I have never wanted to be a stay at home mom(SAHM). Never. From my previous posts, it is clear that I had a hard time becoming a mom at all. I have openly questioned my mother, my aunts and others who were SAHMs. I didn't get it, I didn't understand it, it was like they were speaking a foreign language to me. How could someone in their right mind want to stay home and raise kids? I even remember writing in my journal after Braxton was born that I needed my life to be more than "dishes and diapers".

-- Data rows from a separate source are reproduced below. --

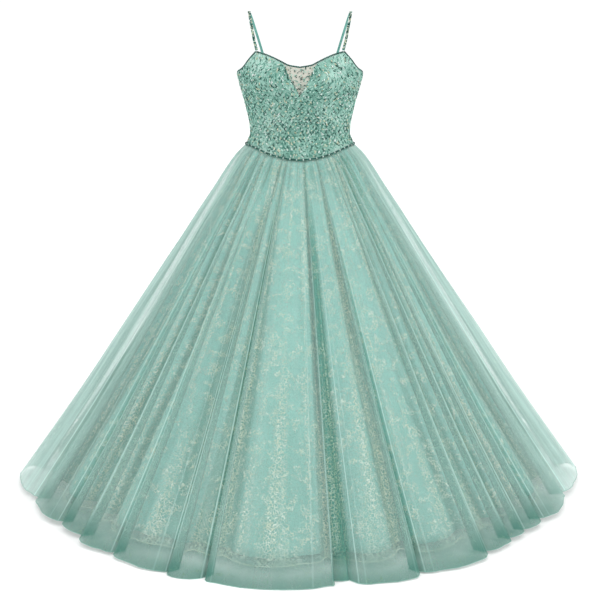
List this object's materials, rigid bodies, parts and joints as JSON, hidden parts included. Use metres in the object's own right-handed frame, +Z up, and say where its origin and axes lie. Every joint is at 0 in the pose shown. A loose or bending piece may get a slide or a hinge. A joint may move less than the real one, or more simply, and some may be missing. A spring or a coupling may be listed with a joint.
{
  "type": "ball gown",
  "caption": "Floor-length ball gown: beaded bodice on thin straps, gathered tulle over metallic lace and satin skirt, centre back zip with a hinged pull tab.",
  "frame": {"origin": "midway between the undersides of the two straps at the top of the shoulders, where the wearer holds the gown up", "axes": "+Z up, -Y towards the front, +X towards the wearer's left"},
  "size_m": [1.5819, 1.6152, 1.2936],
  "materials": {
    "beaded_bodice": "mint fabric covered with small glass beads",
    "nude_mesh": "nude illusion mesh with a few beads",
    "bead_piping": "cord covered with dark green and clear beads",
    "mint_satin": "soft sheen polyester satin",
    "gold_lace": "net with metallic cream and gold thread",
    "pale_tulle": "sheer nylon tulle",
    "zip_nylon": "dyed nylon coil",
    "zip_metal": "polished nickel"
  },
  "bodies": {
    "gown": {"bodice_center_front": "beaded_bodice", "bodice_side_front_left": "beaded_bodice", "bodice_side_front_right": "beaded_bodice", "bodice_back_left": "beaded_bodice", "bodice_back_right": "beaded_bodice", "illusion_panel": "nude_mesh", "neckline_piping": "bead_piping", "armhole_piping_left": "bead_piping", "armhole_piping_right": "bead_piping", "back_neck_piping_left": "bead_piping", "back_neck_piping_right": "bead_piping", "waist_piping_front": "bead_piping", "waist_piping_back_left": "bead_piping", "waist_piping_back_right": "bead_piping", "strap_front_left": "bead_piping", "strap_front_right": "bead_piping", "strap_back_left": "mint_satin", "strap_back_right": "mint_satin", "zip_chain": "zip_nylon", "zip_slider": "zip_metal", "satin_gore_1": "mint_satin", "satin_gore_2": "mint_satin", "satin_gore_3": "mint_satin", "satin_gore_4": "mint_satin", "satin_gore_5": "mint_satin", "satin_gore_6": "mint_satin", "satin_gore_7": "mint_satin", "satin_gore_8": "mint_satin", "lace_panel_1": "gold_lace", "lace_panel_2": "gold_lace", "lace_panel_3": "gold_lace", "lace_panel_4": "gold_lace", "lace_panel_5": "gold_lace", "lace_panel_6": "gold_lace", "lace_panel_7": "gold_lace", "lace_panel_8": "gold_lace", "tulle_panel_1": "pale_tulle", "tulle_panel_2": "pale_tulle", "tulle_panel_3": "pale_tulle", "tulle_panel_4": "pale_tulle", "tulle_panel_5": "pale_tulle", "tulle_panel_6": "pale_tulle", "tulle_panel_7": "pale_tulle", "tulle_panel_8": "pale_tulle"},
    "pull_tab": {"zip_pull_tab": "zip_metal"}
  },
  "joints": [
    {"name": "pull_tab_swing", "type": "hinge", "parent": "gown", "child": "pull_tab", "pos_m": [0, 0.1067, -0.196], "axis": [1, 0, 0], "range_deg": [0, 150]}
  ]
}
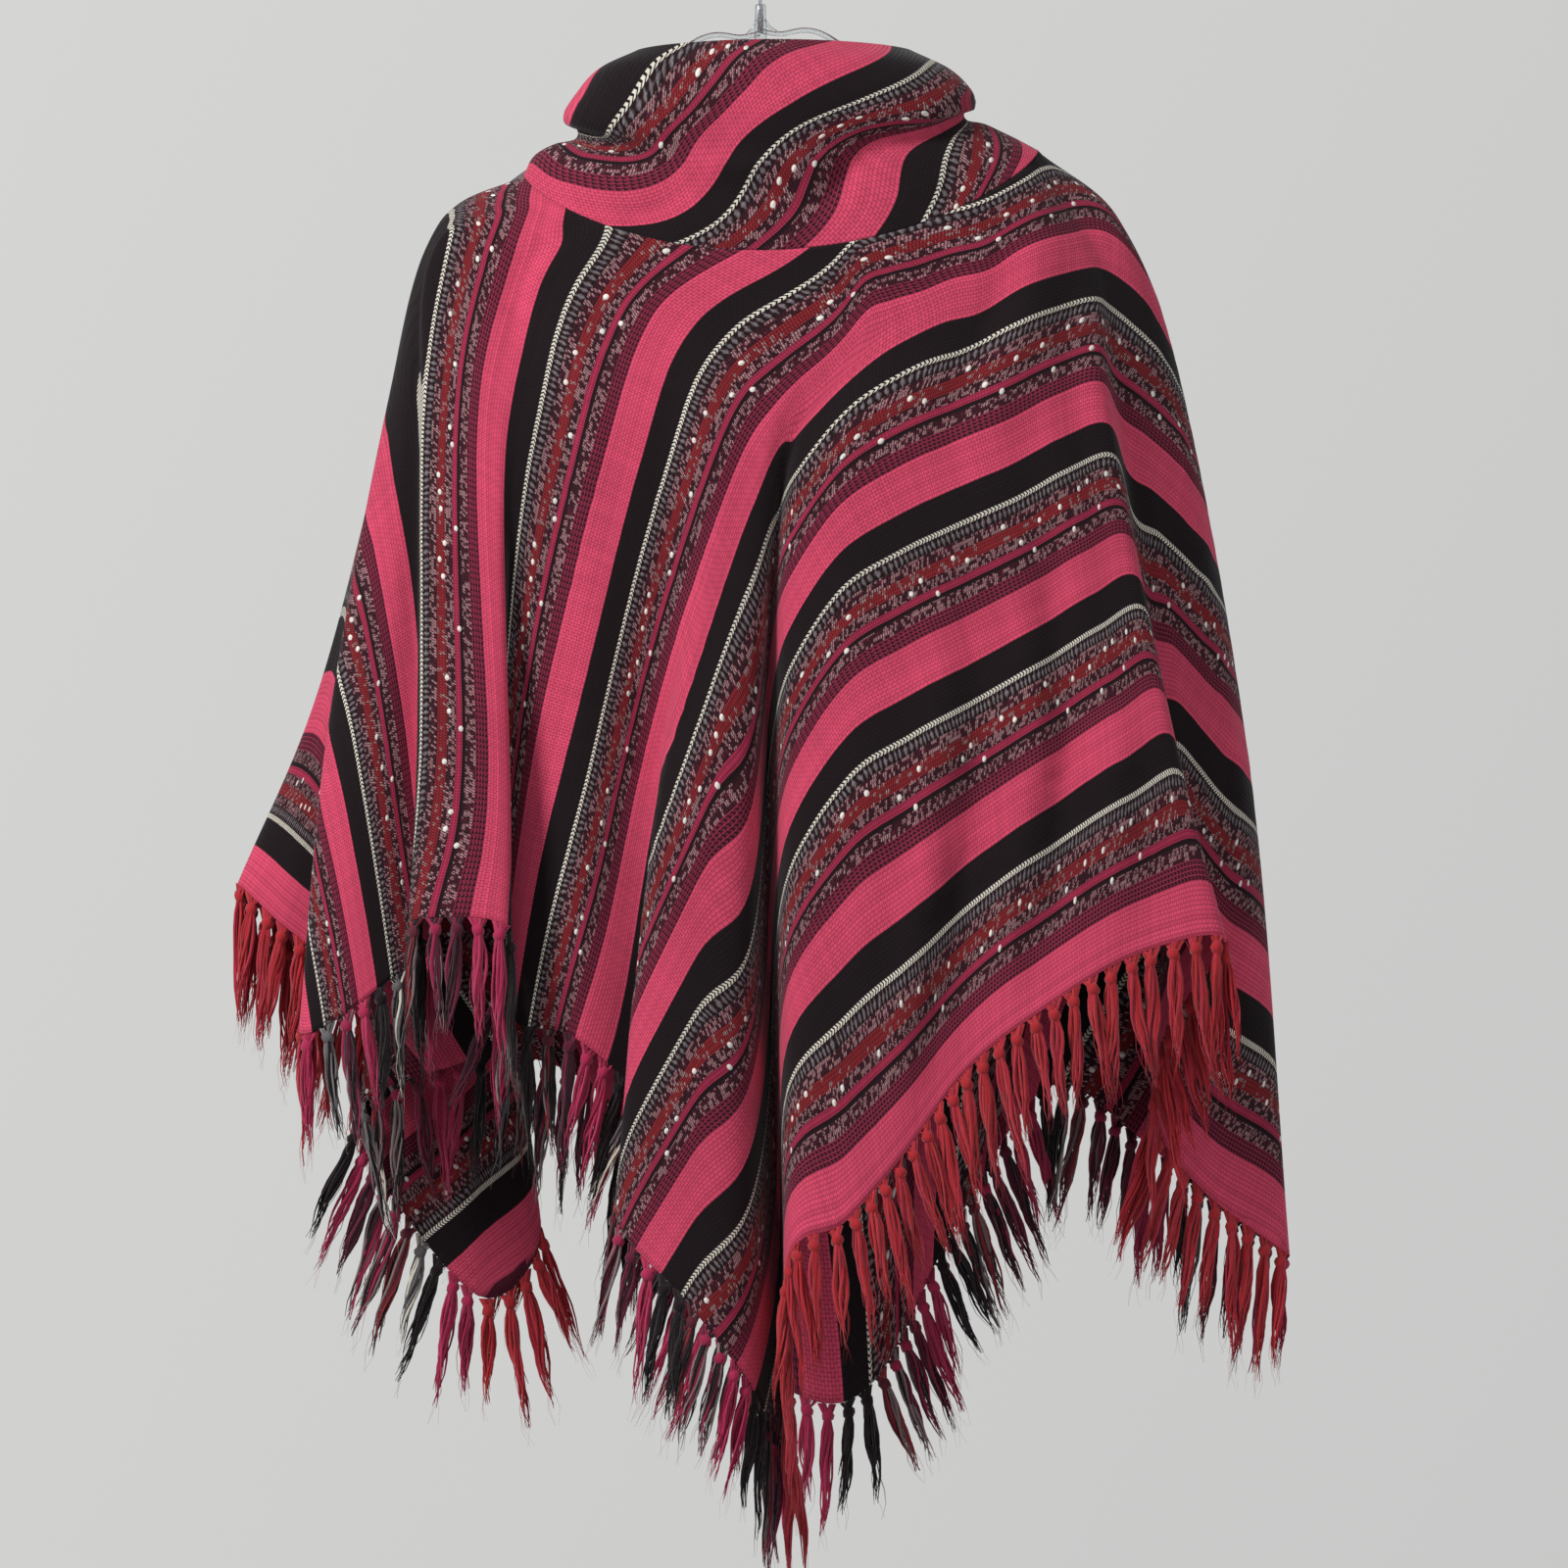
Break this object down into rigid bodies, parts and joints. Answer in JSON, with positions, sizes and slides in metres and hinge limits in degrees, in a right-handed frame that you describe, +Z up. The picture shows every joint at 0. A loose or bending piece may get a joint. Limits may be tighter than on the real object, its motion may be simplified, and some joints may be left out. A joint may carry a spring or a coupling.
{
  "type": "fringed woven poncho on a hanger",
  "caption": "Striped woven poncho with a tall slouched collar and knotted fringe all round, draped in folds over a clear clothes hanger with a steel hook.",
  "frame": {"origin": "inside top of the hanger's hook, where a rod or wall hook carries it", "axes": "+Z up, the poncho's front faces -Y, +X to the viewer's right when facing the front"},
  "size_m": [0.7149, 0.2434, 1.1088],
  "materials": {
    "clear_plastic": "clear moulded plastic",
    "steel_wire": "plain steel wire",
    "woven_cloth": "plain weave wool blend in pink, black, red and grey slub stripes",
    "warp_fringe": "knotted warp ends in the stripes' colours",
    "red_fringe": "knotted red yarn"
  },
  "bodies": {
    "root": {"hanger": "clear_plastic", "hanger_hook": "steel_wire", "body": "woven_cloth", "collar": "woven_cloth", "fringe_front_left": "warp_fringe", "fringe_front_right": "red_fringe", "fringe_back_right": "warp_fringe", "fringe_back_left": "red_fringe"}
  },
  "joints": []
}
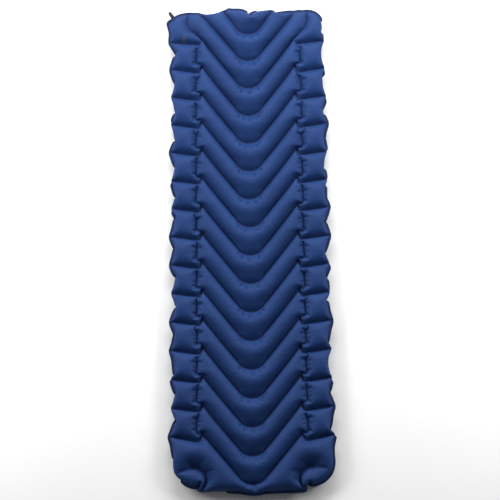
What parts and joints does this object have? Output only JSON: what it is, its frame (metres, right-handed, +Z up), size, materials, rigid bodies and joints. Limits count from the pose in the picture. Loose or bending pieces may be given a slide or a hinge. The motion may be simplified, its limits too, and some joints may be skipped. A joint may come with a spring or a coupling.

I started working again when Braxton was 6 weeks old and I loved it. I uprooted by family when Braxton was 5 months old to pursue my career in Washington, DC. Since I was 15, I have been telling people I want to develop 3rd world economies. It is my mission and focus all through college. The first time I met Eric, I asked him what his mission in life was and his response was "I want to start businesses and use the profits to help people in Africa start their own businesses." Which is essentially developing the economies in Africa. 6 months later, we were engaged.
Recently, however, I am becoming less and less fulfilled at work and more and more fulfilled at home. It's odd to me and to be honest, it scares me. I do not want to be an empty nester who regrets not doing more in life and is left figuring out who I am without children. I don't want to loose who I am, but I also do not want to live my life chasing an ideal utopian purpose.
I understand, at least on an intellectual level, that there are seasons in life and that God's timing is perfect. So as I try to understand the emotions that I am feeling, I have been doing a lot of soul searching. I still believe that my purpose in life has not changed, but that it is simply not the right time.
It is not often that movies impact my life greatly. I enjoy them and move on. But I have been so touched by the movie The Blind Side. I saw my future self in LeeAnne Touhy. I saw the Christal who works a flexible career that she enjoys and who advocates fiercely for her children and changes peoples lives in the process.
This revelation in myself and my purpose has caused me to really take issue with the phrase "life is short". This phrase is touted by motivational speakers, teachers, mentors, pastors and network marketers. All of them, advocating that we live every moment to the fullest and that we leverage every minute and opportunity we have to maximize our potential. Now this is an important philosophy, but in the right context.
If we unrelentingly live our life by this, then we will walk when God wants us to rest and talk when God wants us to listen, all out of fear that we will not accomplish all that we think we should.
When we subscribe to "life is short" then we tend not to "be patient and lean not on our own understanding". It opens us up to stray from God's path. Satan distracts us with the microwave conveniences and shortcuts, but God designed us to be slow cooked in the oven; allowing for us to marinate and set with the full flavors of our experiences coupled with His wisdom.
Life is long. Enjoy it. Seize the moments when God opens the door, but welcome and relax when He gives you rest.
Remember this, when you hear someone saying that "life it short", food always tastes better when it comes out of the oven.......and so will your soul.